A three-judge SC bench that heard the case of Nadia Naz regarding harassment at workplace, however, observed that the petitioner failed to establish the case of sexual harassment within the contemplation of the Act.

Nadia Naz was appointed as resource person (camera department) at PTV on Sept 4, 2007. She was proceeded against departmentally, charge-sheeted, show caused and consequently her service was terminated on May 13, 2017 during the pendency of her complaint before the Federal Ombudsman for Protection against Harassment of Women at Workplace.

Justice Alam observed that anyone could be subject to sexual harassment though in a culture and society like Pakistan women were the distressing majority of victims.
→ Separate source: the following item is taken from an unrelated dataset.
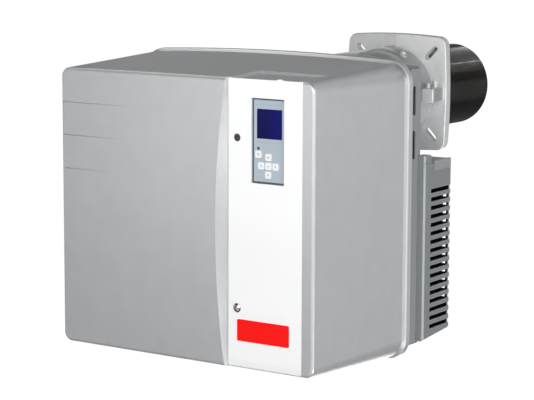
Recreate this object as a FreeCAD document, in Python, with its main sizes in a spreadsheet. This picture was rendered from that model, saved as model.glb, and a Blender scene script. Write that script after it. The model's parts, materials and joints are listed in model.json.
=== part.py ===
import FreeCAD, Part
import math
import os
import Sketcher

# Pressure-jet oil burner: pull-off cover with control panel, rear tray, air intake
# box, fan housing with motor and oil pump, nozzle line and blast tube.
# Frame: origin at the centre of the flange face that meets the boiler, on the axis of
# the blast tube. +Y points into the boiler, +X to the right seen from the front, +Z up.
# The pieces are drawn with that face at Y = flange_back and moved to Y = 0 as they are written.

V = FreeCAD.Vector
doc = FreeCAD.newDocument("burner")
sheet = doc.addObject("Spreadsheet::Sheet", "Dims")


# ---------------------------------------------------------------- dimensions
class Size:
    """A number together with the sheet formula it comes from."""

    def __init__(self, value, text):
        self.value = float(value)
        self.text = text

    def __add__(self, o):
        return Size(self.value + num(o), "(%s + %s)" % (self.text, txt(o)))

    __radd__ = __add__

    def __sub__(self, o):
        return Size(self.value - num(o), "(%s - %s)" % (self.text, txt(o)))

    def __rsub__(self, o):
        return Size(num(o) - self.value, "(%s - %s)" % (txt(o), self.text))

    def __mul__(self, o):
        return Size(self.value * num(o), "(%s * %s)" % (self.text, txt(o)))

    __rmul__ = __mul__

    def __truediv__(self, o):
        return Size(self.value / num(o), "(%s / %s)" % (self.text, txt(o)))

    def __rtruediv__(self, o):
        return Size(num(o) / self.value, "(%s / %s)" % (txt(o), self.text))

    def __neg__(self):
        return Size(-self.value, "(0 - %s)" % self.text)

    def root(self):
        return Size(math.sqrt(self.value), "sqrt(%s)" % self.text)


def num(o):
    return o.value if isinstance(o, Size) else float(o)


def txt(o):
    if isinstance(o, Size):
        return o.text
    return "(0 - %.6f)" % -o if o < 0 else "%.6f" % o


ROW = [1]


def dim(alias, value, note):
    r = ROW[0]
    ROW[0] += 1
    sheet.set("A%d" % r, note)
    sheet.set("B%d" % r, "%g" % value)
    sheet.setAlias("B%d" % r, alias)
    return Size(value, "Dims.%s" % alias)


# cover
cover_wall = dim("cover_wall", 3.0, "cover wall")
cover_front = dim("cover_front", -357.0, "raised front face, Y")
panel_face = dim("panel_face", -352.0, "control panel face, Y")
cover_left = dim("cover_left", -347.5, "cover left edge at the front, X")
cover_right = dim("cover_right", 85.5, "cover right edge at the front, X")
cover_low = dim("cover_low", -357.5, "cover lower edge at the front, Z")
cover_high = dim("cover_high", 42.0, "cover upper edge at the front, Z")
flare_side = dim("flare_side", 4.0, "growth of the right side to the lip")
flare_left = dim("flare_left", 27.0, "growth of the left side to the lip")
flare_low = dim("flare_low", 13.5, "growth of the underside to the lip")
flare_high = dim("flare_high", 14.5, "growth of the crown to the lip")
lip_step = dim("lip_step", 3.0, "outward step of the lip")
lip_start = dim("lip_start", -129.0, "start of the lip step, Y")
lip_top = dim("lip_top", -122.0, "end of the lip step, Y")
cover_back = dim("cover_back", -113.0, "rear edge of the cover, Y")
corner_front = dim("corner_front", 13.0, "front corner radius")
corner_back = dim("corner_back", 31.0, "lip corner radius")
crown_front = dim("crown_front", 0.6, "bow of the top edge at the front")
crown_back = dim("crown_back", 6.8, "bow of the top edge at the lip")
# control panel
panel_left = dim("panel_left", -55.0, "panel left edge, X")
panel_right = dim("panel_right", 66.8, "panel right edge, X")
panel_top = dim("panel_top", 41.2, "panel top edge, Z")
panel_low = dim("panel_low", -356.2, "panel lower edge, Z")
panel_thick = dim("panel_thick", 2.8, "panel thickness")
disp_left = dim("disp_left", -16.9, "display opening left, X")
disp_right = dim("disp_right", 37.3, "display opening right, X")
disp_low = dim("disp_low", -99.5, "display opening bottom, Z")
disp_high = dim("disp_high", 16.2, "display opening top, Z")
disp_face_y = dim("disp_face_y", -348.0, "display face, Y")
lock_x = dim("lock_x", -39.9, "cover fasteners, X")
lock_up_z = dim("lock_up_z", -39.3, "upper fastener, Z")
lock_low_z = dim("lock_low_z", -274.4, "lower fastener, Z")
key_size = dim("key_size", 10.0, "key cap side")
key_travel = dim("key_travel", 0.8, "key travel")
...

Harassment in any society or organization was a testament to regressive behavior that created an intimidating, hostile, degrading, humiliating and offensive environment that had a devastating effect on any society or organization by adversely affecting its overall performance and development, the SC judge noted.

According to the judgment, the harassment, in all forms and manifestations, may it be based on race, gender, religion, disability, sexual orientation, age related, an arrangement of quid pro quo, and/or sexual harassment affects and violates the dignity of a person, as guaranteed under the Constitution.

Elaborating on the scope of PAHWWA, the judgment explained that rather than addressing issues of harassment in all its manifestation in a holistic manner, the Act was a myopic piece of legislation that focused only on a minute faction of harassment.

The Act confined or limited its application to sexualized forms, including orientation of unwanted or unwelcome behavior, or conduct displayed by an accused person towards a victim in any organization, Justice Alam observed, highlighting that insulting modesty or causing sexual harassment at workplace or public place had also been criminalized under Section 509 of the Pakistan Penal Code, 1860 that was punishable for a term that may extend to three years, or with fine up to Rs500, 000 or both.

The judgment explained that the definition of harassment under the Act suggested that any misdemeanor, behavior, or conduct unbecoming of an employee, or employer at the workplace towards a fellow employee or employer in any organization — may it be generically classifiable harassment — was not actionable unless such behavior or conduct was shown to be inherently demonstrable of its ‘sexual’ nature.

Any other demeaning attitude, behavior, or conduct which might amount to harassment in the generic sense of the word, as it was ordinarily understood, howsoever grave and devastating it might be on the victim, was not made actionable within the contemplation of actionable definition of harassment under Section 2 (h) of the Act.

Giving such restricted meaning to “actionable” harassment, by the legislature in its wisdom, impinges the very object and purpose for which the Act was promulgated, the judgement regretted, adding that the impact of harassment, as generically understood, and how restrictive its application had been made was very well articulated and thrashed out by the Islamabad High Court in the Shahida Masood case.

The Act was specifically legislated to protect not only working women but also men against “harassment having sexual nature” at workplace and, therefore, any conduct amounting to harassment of any other kind and nature, despite howsoever distasteful and injurious, was not made cognizable before the federal ombudsman, the judgment deplored.

The meaning of the term harassment as given in Section 2(h) of the Act could not be stretched to other conduct being not of sexual orientation, according to the verdict. Apparently, it noted, the reason for limiting the actionable offence of harassment could be its serious impact on all those involved, including both the potential ‘harasser’ and the potential victims, and the responsibility for avoiding instances of harassment on workplace regulators.